BRIEF:
Reproduce this listing in full.

SUPPLIED INFORMATION:

════════════════

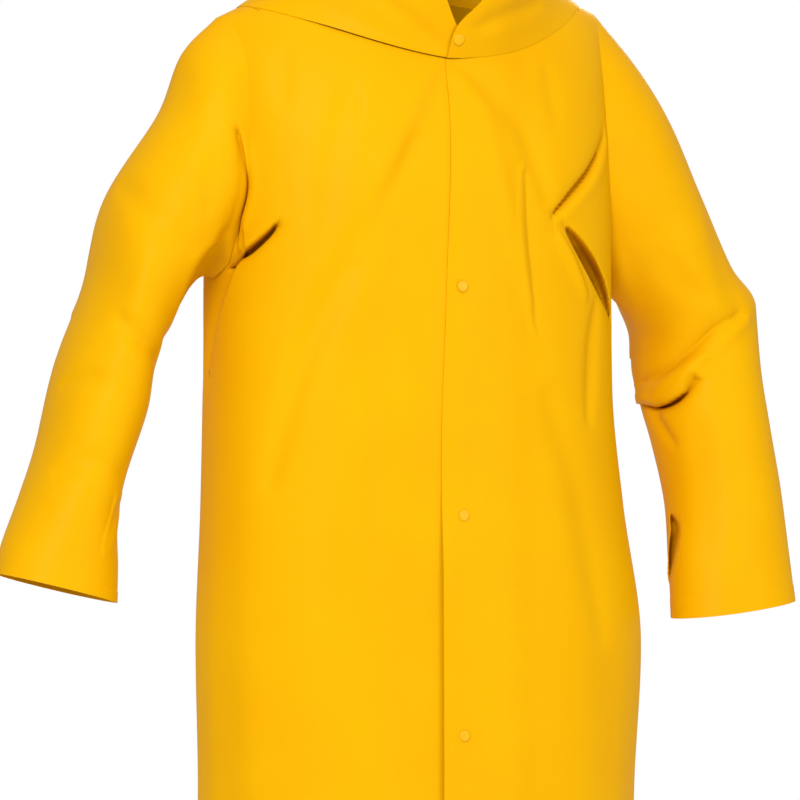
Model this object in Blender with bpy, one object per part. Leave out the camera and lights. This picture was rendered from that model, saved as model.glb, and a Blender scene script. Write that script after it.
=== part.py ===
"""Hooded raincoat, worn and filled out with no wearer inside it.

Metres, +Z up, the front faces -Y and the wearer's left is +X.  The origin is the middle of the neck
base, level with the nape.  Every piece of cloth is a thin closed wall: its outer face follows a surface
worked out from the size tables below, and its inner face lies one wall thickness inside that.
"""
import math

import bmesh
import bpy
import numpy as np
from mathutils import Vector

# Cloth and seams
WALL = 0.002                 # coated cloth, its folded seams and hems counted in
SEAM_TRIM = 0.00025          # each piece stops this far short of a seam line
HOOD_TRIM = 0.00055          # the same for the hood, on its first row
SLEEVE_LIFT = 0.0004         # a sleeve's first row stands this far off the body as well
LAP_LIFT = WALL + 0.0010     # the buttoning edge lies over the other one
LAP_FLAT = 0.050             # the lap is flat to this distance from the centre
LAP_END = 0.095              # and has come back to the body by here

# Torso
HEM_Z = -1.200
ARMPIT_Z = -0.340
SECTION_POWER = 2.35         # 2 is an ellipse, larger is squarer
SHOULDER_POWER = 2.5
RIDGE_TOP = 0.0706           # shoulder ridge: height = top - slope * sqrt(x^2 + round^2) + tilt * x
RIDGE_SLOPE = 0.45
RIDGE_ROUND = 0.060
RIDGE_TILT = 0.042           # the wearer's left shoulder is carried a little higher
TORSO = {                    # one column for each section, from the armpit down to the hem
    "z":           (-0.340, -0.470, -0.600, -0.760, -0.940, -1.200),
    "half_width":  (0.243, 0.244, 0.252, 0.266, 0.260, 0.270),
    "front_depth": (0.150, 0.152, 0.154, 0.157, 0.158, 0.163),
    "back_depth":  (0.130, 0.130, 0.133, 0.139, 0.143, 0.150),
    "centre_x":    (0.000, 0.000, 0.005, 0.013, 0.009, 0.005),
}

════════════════

SOLVED EXERCISE:
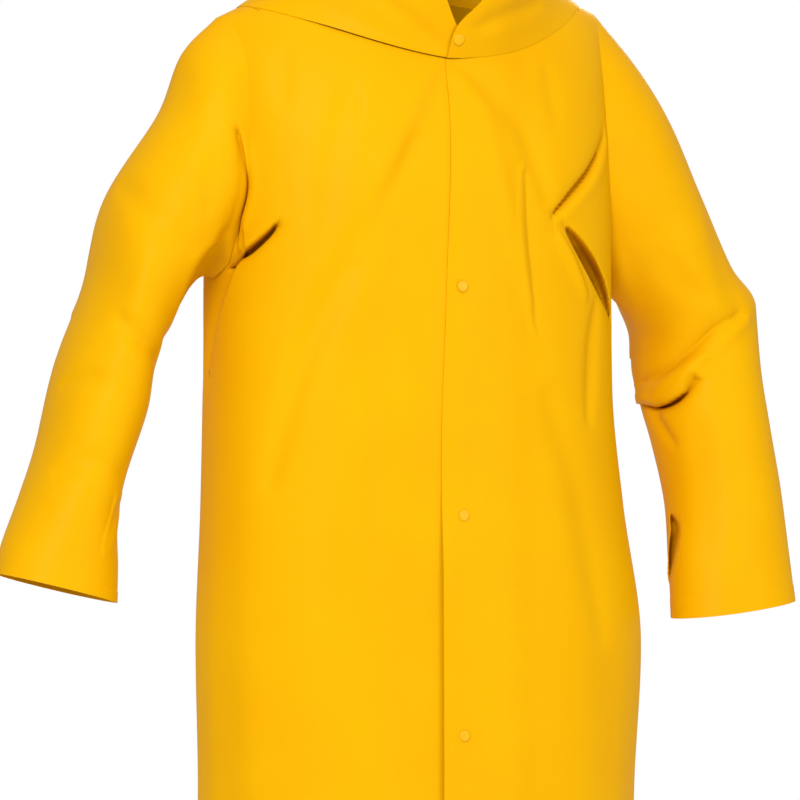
Model this object in Blender with bpy, one object per part. Leave out the camera and lights. This picture was rendered from that model, saved as model.glb, and a Blender scene script. Write that script after it.
=== part.py ===
"""Hooded raincoat, worn and filled out with no wearer inside it.

Metres, +Z up, the front faces -Y and the wearer's left is +X.  The origin is the middle of the neck
base, level with the nape.  Every piece of cloth is a thin closed wall: its outer face follows a surface
worked out from the size tables below, and its inner face lies one wall thickness inside that.
"""
import math

import bmesh
import bpy
import numpy as np
from mathutils import Vector

# Cloth and seams
WALL = 0.002                 # coated cloth, its folded seams and hems counted in
SEAM_TRIM = 0.00025          # each piece stops this far short of a seam line
HOOD_TRIM = 0.00055          # the same for the hood, on its first row
SLEEVE_LIFT = 0.0004         # a sleeve's first row stands this far off the body as well
LAP_LIFT = WALL + 0.0010     # the buttoning edge lies over the other one
LAP_FLAT = 0.050             # the lap is flat to this distance from the centre
LAP_END = 0.095              # and has come back to the body by here

# Torso
HEM_Z = -1.200
ARMPIT_Z = -0.340
SECTION_POWER = 2.35         # 2 is an ellipse, larger is squarer
SHOULDER_POWER = 2.5
RIDGE_TOP = 0.0706           # shoulder ridge: height = top - slope * sqrt(x^2 + round^2) + tilt * x
RIDGE_SLOPE = 0.45
RIDGE_ROUND = 0.060
RIDGE_TILT = 0.042           # the wearer's left shoulder is carried a little higher
TORSO = {                    # one column for each section, from the armpit down to the hem
    "z":           (-0.340, -0.470, -0.600, -0.760, -0.940, -1.200),
    "half_width":  (0.243, 0.244, 0.252, 0.266, 0.260, 0.270),
    "front_depth": (0.150, 0.152, 0.154, 0.157, 0.158, 0.163),
    "back_depth":  (0.130, 0.130, 0.133, 0.139, 0.143, 0.150),
    "centre_x":    (0.000, 0.000, 0.005, 0.013, 0.009, 0.005),
}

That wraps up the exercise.